WET SEASON Enthrals with Its Impeccable Performances and Stunning Cinematography
A teacher and student at a Singapore high school form a special, self-affirming bond.
Director: Anthony Chen
Cast: Koh Jia Ler, Yeo Yann Yann, Christopher Lee Ming-Shun, Yang Shi Bin
Language: Mandarin, English
Runtime: 103 minutes
Throughout the world’s cultural history, water has been widely used to represent the cycle of life, fertility, and new beginnings; floods destroy but leave in their wake fertile soil. In Anthony Chen’s spectacular follow-up to his widely-loved Ilo Ilo, the torrential rain of Singapore’s monsoon season serves as the backdrop, detailing a deeply intimate tale of the struggles of womanhood. Impeccably directed and acted, Wet Season is the must-see film of the year.
While women-centric stories and perspectives remain a key motif, Wet Season is quite the tonal opposite to the heartwarming Ilo Ilo. We follow Ling (Yeo Yann Yann), a Mandarin language teacher, dealing with her infertility while having to care for her sickly father-in-law (Yang Shi Bin).
At work, despite her best intentions, she grapples with a system that couldn’t care less about Chinese language education. Like the pouring rain, there does not seem to be any end to Ling’s troubles. And it is in her fruitless struggles where she forms an unorthodox bond with her student, Wei Lun (Koh Jia Ler).
Throughout Wet Season, our leads make troubling decisions that, as onlookers of their relationship, are frustrating to accept – most notably, with the ever-changing nature of their bond. Wei Lun, a secondary school student, is painfully oblivious of the implications of what he does and says. Meanwhile, his teacher Ling continues on with their relationship despite knowing full well that the whole thing might be amiss. At the same time, it is hard not to sympathise with the leads when both find – in each other – a way to supplement the gaping void in their lives.

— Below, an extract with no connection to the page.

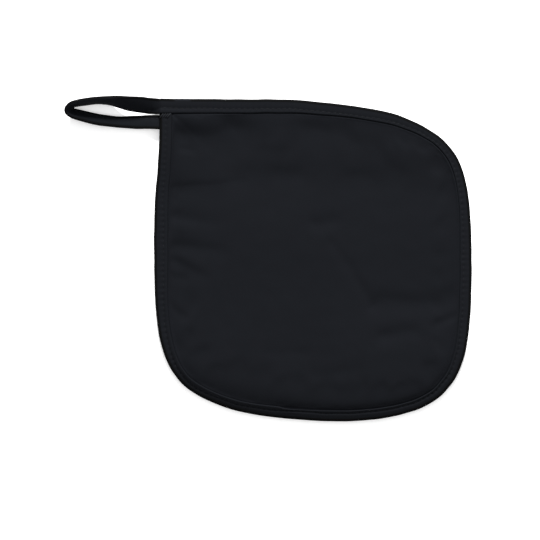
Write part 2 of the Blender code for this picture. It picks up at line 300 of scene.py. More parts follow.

Perhaps Wei Lun’s behaviour can be blamed on his absent parents. Perhaps Ling’s actions and decisions stem from having to deal with an unsupportive husband (Christopher Lee Ming-Shun) and her longing for motherly purpose. Nevertheless, can we accept what happens between them? That is the chief challenge posed by the film.
There are definitely flaws in Wet Season. Heavy-handed lines of dialogue – particularly whenever the film criticises Singapore’s nonchalant attitude towards Chinese education – rear its ugly head from time to time and are sorely out of place for a film that relishes in its quiet pace.
While its leads are clearly fleshed out, they do share scenes with two-dimensional characters such as the tired caricature of Ling’s unfaithful, unhelpful and unbearable husband. Nevertheless, these feel like nitpicks amidst the other elements of the film.
To me, the beauty of Wet Season is how it manages to make me sympathise and understand the very human decisions of its characters; it feels like each scene and frame is meticulously constructed to achieve this goal.
Private moments of Ling at home taking care of her ailing father-in-law is framed by corridors and objects around the house, lending a voyeuristic feel. Ling’s emotional breakdowns are beautifully framed through rear-view mirrors, matching how she never allows herself to seem outwardly vulnerable. Picking a sequence to highlight is frankly akin to picking a favourite child.
Performance wise, Yeo Yann Yann and Koh Jia Ler are outstanding in their performance as leads. Having previously worked together in Ilo Ilo – albeit with a completely different character dynamic – the chemistry between the two is apparent and feels appropriately natural.
Yet their roles are far from a walk in the park, especially with the devastating setbacks and heartbreaks that befall Ling, all played exceptionally by Yeo. Both of their characters seek each other for wildly contrasting reasons, and it is this clash of expectations between the two that is the heart of Wet Season. Against this responsibility, both actors still knocked it out of the park.
Nevertheless, the performance that stood out to me the most was Yang Shi Bin as Ling’s father-in-law. Already nominated together with Koh under the Best Supporting Actor category at the Golden Horse Awards, Yang enthrals with a close-to-perfect portrayal of an elderly man recovering from a debilitating stroke.
There is a scene towards the end of the film – featured prominently in the film’s posters – of Ling and Wei Lun embracing in the rain, after spending most of the film trapped by the weather. If the motif of water representing the cycle of life is applied, it can represent both characters finally embracing life itself – even the more uncomfortable and unorthodox aspects of it. This was my takeaway of what director Chen wants his audience to take away from the film; that beauty can always be found in the orthodox and especially in life itself.
Anthony Chen’s Wet Season will the opening film of the 30th Singapore International Film Festival. The film will have a wider cinema release from 28 November onwards.